Considering the F2PY examples above, immediately it is clear that compiling Fortran in this way is easier, and calling the Fortran from Python in this way is more difficult. The advantages are that this is a C-independent (except for Python and the ctypes library) method to call a Fortran function from Python, and the same dll called from Python here could also be called from other languages (i.e. C# for petrel).
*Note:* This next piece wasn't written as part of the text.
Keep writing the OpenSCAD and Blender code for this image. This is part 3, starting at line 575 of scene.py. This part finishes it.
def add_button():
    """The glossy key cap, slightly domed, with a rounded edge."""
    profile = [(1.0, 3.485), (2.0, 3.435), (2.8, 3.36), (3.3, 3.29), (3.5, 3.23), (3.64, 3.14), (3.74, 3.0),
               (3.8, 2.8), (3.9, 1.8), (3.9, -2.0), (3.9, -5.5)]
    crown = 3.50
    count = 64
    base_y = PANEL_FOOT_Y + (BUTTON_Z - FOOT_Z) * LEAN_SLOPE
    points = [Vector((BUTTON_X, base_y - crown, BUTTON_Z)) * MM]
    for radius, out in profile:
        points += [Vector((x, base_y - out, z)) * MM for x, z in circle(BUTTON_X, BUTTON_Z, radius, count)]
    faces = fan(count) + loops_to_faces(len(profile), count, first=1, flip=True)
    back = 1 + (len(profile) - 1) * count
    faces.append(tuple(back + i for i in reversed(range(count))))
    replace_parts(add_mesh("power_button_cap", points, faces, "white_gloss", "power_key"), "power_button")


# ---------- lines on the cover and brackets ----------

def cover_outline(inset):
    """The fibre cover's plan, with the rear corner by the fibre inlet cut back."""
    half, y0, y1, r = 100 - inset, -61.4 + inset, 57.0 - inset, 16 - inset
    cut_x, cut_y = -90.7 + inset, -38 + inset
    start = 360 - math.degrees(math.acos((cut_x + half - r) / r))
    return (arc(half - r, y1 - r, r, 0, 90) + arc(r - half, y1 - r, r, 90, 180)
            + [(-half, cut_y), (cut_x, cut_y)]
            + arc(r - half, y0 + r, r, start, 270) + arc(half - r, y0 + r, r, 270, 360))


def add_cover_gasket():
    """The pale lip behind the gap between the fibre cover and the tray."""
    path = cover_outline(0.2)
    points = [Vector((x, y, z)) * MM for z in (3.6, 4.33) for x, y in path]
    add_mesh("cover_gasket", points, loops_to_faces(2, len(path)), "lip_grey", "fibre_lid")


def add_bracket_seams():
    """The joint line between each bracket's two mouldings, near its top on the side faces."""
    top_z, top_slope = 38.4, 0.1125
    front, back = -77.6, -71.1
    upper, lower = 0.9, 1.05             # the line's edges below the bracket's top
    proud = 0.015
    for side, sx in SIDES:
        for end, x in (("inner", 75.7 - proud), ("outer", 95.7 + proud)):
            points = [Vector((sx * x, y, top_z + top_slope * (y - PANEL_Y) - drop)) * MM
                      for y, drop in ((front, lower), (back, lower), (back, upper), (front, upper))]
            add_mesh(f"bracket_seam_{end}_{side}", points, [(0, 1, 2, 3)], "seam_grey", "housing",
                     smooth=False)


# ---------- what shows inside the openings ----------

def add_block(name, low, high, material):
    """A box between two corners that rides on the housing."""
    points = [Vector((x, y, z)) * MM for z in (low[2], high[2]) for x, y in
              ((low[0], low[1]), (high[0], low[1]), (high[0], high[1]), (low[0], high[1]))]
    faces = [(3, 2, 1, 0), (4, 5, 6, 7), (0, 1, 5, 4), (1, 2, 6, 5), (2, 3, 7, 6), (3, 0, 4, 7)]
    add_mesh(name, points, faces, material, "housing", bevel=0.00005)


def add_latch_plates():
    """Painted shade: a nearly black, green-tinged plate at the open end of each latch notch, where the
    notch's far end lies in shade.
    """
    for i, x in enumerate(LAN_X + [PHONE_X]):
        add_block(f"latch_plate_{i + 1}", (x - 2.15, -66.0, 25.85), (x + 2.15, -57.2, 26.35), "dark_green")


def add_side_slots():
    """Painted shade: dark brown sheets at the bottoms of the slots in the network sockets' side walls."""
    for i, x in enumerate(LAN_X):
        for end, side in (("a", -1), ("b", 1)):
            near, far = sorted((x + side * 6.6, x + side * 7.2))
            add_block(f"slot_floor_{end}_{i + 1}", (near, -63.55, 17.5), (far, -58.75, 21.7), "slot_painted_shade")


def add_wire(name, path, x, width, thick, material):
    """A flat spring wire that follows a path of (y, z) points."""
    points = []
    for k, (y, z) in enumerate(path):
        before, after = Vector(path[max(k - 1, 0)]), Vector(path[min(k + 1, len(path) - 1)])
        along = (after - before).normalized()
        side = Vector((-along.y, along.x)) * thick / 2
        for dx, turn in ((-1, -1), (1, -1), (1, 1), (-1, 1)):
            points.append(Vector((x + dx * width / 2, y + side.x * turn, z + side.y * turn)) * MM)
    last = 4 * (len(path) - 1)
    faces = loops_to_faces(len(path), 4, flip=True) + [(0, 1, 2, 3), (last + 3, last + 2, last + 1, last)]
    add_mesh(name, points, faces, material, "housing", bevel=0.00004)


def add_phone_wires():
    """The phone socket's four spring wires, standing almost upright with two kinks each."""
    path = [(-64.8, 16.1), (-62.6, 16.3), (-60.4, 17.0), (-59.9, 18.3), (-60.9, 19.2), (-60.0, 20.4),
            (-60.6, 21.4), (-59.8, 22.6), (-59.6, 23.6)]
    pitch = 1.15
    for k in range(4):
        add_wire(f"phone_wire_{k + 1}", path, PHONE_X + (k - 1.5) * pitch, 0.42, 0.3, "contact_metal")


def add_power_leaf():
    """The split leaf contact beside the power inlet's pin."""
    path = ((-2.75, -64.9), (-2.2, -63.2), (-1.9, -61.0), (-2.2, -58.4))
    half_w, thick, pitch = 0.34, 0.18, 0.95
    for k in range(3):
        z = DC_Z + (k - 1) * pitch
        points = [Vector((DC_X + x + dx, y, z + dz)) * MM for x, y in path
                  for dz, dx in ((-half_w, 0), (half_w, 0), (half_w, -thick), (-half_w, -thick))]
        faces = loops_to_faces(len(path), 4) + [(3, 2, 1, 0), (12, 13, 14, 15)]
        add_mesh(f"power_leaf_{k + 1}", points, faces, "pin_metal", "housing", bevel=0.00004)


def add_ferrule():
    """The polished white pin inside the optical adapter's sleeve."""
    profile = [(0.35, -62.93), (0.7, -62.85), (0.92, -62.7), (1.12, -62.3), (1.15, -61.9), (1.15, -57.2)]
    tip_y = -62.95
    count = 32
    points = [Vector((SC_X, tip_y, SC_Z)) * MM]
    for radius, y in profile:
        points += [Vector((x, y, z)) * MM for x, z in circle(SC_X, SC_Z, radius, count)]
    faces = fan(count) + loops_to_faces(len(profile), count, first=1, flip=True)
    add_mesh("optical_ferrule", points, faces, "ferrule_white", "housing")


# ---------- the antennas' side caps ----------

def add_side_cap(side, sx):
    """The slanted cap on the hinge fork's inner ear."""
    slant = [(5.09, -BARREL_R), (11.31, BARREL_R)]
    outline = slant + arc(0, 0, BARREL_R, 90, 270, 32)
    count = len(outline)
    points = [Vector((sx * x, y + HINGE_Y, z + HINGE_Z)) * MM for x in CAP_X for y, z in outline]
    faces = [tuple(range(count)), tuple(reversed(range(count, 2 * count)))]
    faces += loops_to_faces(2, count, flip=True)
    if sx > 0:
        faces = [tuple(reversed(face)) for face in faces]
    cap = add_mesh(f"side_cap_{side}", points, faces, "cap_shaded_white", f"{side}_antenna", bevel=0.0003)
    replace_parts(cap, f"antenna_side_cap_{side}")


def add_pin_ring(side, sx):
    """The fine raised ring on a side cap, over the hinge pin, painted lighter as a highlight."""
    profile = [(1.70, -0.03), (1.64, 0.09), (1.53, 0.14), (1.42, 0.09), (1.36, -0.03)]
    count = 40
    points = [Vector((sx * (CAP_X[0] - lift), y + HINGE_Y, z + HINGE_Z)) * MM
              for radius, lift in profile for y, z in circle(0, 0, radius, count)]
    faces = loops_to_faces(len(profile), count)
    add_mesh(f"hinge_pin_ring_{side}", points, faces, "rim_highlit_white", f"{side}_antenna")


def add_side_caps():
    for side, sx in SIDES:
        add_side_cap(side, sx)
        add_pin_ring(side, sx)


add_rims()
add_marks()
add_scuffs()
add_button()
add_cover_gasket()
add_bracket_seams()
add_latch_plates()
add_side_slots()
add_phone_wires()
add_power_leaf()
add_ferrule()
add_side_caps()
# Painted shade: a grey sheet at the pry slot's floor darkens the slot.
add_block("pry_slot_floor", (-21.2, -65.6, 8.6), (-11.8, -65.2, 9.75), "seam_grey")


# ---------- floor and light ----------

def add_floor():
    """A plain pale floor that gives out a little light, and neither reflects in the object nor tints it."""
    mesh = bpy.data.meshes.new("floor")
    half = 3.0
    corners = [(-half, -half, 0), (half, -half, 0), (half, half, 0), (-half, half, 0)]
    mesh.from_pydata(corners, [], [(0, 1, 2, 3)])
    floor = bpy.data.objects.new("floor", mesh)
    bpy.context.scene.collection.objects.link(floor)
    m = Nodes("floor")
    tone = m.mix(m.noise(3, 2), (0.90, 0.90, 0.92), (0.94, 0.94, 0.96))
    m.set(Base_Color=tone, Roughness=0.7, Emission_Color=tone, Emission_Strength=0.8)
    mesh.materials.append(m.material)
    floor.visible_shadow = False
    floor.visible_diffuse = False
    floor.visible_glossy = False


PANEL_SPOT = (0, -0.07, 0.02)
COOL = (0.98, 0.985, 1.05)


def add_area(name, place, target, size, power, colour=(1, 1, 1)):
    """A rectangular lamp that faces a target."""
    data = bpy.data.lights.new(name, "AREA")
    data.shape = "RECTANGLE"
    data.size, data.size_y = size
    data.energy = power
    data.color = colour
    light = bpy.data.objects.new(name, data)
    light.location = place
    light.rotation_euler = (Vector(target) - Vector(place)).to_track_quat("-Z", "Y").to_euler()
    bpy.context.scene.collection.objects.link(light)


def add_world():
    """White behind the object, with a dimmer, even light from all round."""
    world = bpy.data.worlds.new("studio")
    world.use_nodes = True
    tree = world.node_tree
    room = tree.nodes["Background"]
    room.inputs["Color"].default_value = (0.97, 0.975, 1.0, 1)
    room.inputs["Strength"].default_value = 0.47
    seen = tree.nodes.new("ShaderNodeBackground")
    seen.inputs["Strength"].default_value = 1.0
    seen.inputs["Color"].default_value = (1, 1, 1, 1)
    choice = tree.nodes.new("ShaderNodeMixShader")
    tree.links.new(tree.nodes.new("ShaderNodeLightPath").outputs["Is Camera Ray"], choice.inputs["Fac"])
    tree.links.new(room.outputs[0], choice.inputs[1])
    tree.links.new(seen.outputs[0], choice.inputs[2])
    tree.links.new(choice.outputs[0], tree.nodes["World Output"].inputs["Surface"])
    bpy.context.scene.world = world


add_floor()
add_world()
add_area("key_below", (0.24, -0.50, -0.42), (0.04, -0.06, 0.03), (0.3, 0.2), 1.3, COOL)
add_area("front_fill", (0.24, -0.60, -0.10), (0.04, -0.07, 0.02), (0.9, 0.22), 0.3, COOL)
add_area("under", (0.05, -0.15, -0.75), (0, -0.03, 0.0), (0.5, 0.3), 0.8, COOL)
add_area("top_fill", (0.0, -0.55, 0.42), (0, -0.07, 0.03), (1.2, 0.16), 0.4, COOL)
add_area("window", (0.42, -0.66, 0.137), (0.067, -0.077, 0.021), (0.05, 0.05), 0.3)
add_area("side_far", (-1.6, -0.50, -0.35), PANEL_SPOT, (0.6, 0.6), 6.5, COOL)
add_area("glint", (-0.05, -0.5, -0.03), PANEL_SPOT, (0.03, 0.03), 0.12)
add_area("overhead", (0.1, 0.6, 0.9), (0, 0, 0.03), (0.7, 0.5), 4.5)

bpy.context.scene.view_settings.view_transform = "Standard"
Maintaining GNU - Intel compatibility

Since many of the pygeostat functions can be compiled with either GNU or Intel tools using the FortranBuild class, a method to maintain a compatible Python calling sequence for the dll’s is required since one set of Python code should be able to call the Fortran function regardless of how it was compiled. This can be done by using the iso_c_binding module:

subroutine sqr2(val) BIND(C, NAME='sqr2')
    use iso_c_binding
    !DEC$ ATTRIBUTES DLLEXPORT :: sqr2
    integer, intent(inout) :: val
    val = val ** 2
end subroutine sqr2

The iso_c_binding in this case overwrites the name mangling for each compiler (gfortran and ifort), and ensures the call sequence from Python is constant. In this case the !DEC$ statement is ignored by gfortran and the function is available in the exported dll. Notably, the ALIAS is dropped from the !DEC$ export for Intel Fortran since the name in the binding overwrites this setting.
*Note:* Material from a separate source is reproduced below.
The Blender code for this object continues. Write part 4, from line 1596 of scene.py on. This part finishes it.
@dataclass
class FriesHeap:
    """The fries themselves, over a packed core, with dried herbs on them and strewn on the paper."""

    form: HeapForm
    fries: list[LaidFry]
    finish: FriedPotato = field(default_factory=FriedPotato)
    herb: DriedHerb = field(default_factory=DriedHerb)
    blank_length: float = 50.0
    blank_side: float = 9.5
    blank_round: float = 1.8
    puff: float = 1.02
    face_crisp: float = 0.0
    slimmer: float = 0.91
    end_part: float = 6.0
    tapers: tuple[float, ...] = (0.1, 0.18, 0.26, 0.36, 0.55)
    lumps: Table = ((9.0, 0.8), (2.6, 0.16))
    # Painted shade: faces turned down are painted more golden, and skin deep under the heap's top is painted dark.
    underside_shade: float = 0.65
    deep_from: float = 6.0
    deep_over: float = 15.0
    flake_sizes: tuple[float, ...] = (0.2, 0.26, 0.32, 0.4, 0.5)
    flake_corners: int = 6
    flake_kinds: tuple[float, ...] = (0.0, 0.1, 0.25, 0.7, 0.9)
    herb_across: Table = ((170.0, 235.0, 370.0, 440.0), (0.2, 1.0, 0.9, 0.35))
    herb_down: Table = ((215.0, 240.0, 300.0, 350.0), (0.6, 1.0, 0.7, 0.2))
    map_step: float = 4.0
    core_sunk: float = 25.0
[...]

More Complicated Data Types

The main concern for calling Fortran functions in the dll’s from Python is how to setup the data structures. Consider the following function which take a 2-dimensional array of integers and computes some arbitrary value from the inputs by replacing the values in the array:

module example
    use iso_c_binding
    implicit none
contains
    subroutine sqr_2d_arr(nd, val) BIND(C, NAME='sqr_2d_arr')
        !DEC$ ATTRIBUTES DLLEXPORT :: sqr_2d_arr
        integer, intent(in) :: nd
        integer, intent(inout) :: val(nd, nd)
        integer :: i, j
        do j = 1, nd
        do i = 1, nd
            val(i, j) = (val(i, j) + val(j, i)) ** 2
        enddo
        enddo
    end subroutine sqr_2d_arr
end module example

The module is compiled with:

>>> ifort /dll example.f90

or:

>>> gfortran -shared example.f90 -o example.dll

and can be called from Python with:

import ctypes as ct
import numpy as np

# import the dll
fortlib = ct.CDLL('example.dll')

# setup the data
N = 10
nd = ct.pointer( ct.c_int(N) )          # setup the pointer
pyarr = np.arange(0, N, dtype=int) * 5  # setup the N-long
for i in range(1, N):                   # concatenate columns until it is N x N
    pyarr = np.c_[pyarr, np.arange(0, N, dtype=int) * 5]
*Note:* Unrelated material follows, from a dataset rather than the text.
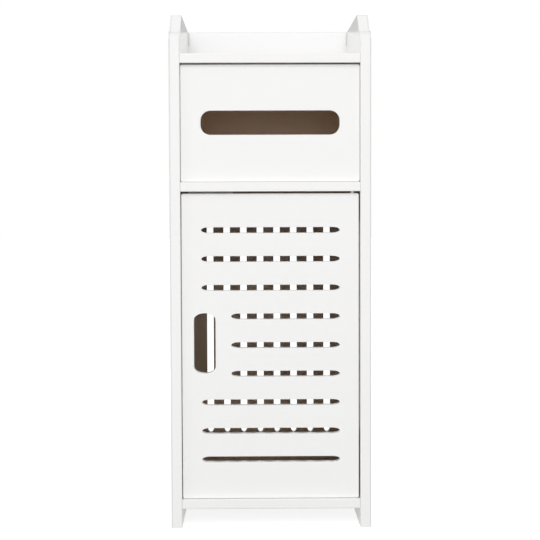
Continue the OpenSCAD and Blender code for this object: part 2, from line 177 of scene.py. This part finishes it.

# call the function by passing the ctypes pointer using the numpy function:
_ = fortlib.sqr_2d_arr(nd, np.ctypeslib.as_ctypes(pyarr))

print(pyarr)

Important Considerations

In the above Python code some things are notable:

  1. All data is passed by pointer reference to the Fortran dll, the data is modified in place if the variable is intent(inout), or replaced if the variable is intent(out). All memory is controlled on the Python side of things

  2. The memory must be allocated in some form on the Python side using np.zeros(size, dtype=type) (or similar) even if the variable is intent(out)

  3. The types of all data initialized on the Python size must match those being called in the Fortran module
    1. This is very important. For example, use int for integer, float for real*8, etc. Python float is double precision by default. This may not be a correct list, and is definitely not exhaustive, but it has worked with the limited testing that has been done with this method of calling Fortran

    2. the function ctypes.c_pointer() can be used to create the necessary references to non-array elements, be sure to use ctypes.c_int() and ctypes.c_double() (and others) as required for the needed parameter

    3. initializing arrays on the python end is strange. For example, say a Fortran subroutine is defined with an integer, intent(out) array with size nd, to initialize this array on the python side, you can use:

      import ctypes as ct
      intarray = (ct.c_int * nd)()
      

    and to give the array values for input:

    import ctypes as ct
    pyarray = np.zeros(nd, dtype=np.int)
    valarray = (ct.c_int * nd)(*pyarray)
    
  4. Numpy provides some convenient methods np.ctypeslib.as_ctypes() to pass initialized arrays with the correct types to the Fortran functions (as demonstrated above)

Mixed Language Debugging

The use of dll’s and ctypes library for calling the Fortran code provides some exciting opportunities to speed up code development while leveraging the plotting and data management capabilities of pygeostat with the GSLIB Fortran geostatistical library. Visual Studio 2015 Community is currently free and has recently developed a set of Python tools that will utilize Python distributions found on the machine. Combined with the Intel Compiler, projects containing Fortran code compiled to dll, and called VIA the Python libraries and tools presented above, can be debugged after it is called from Python!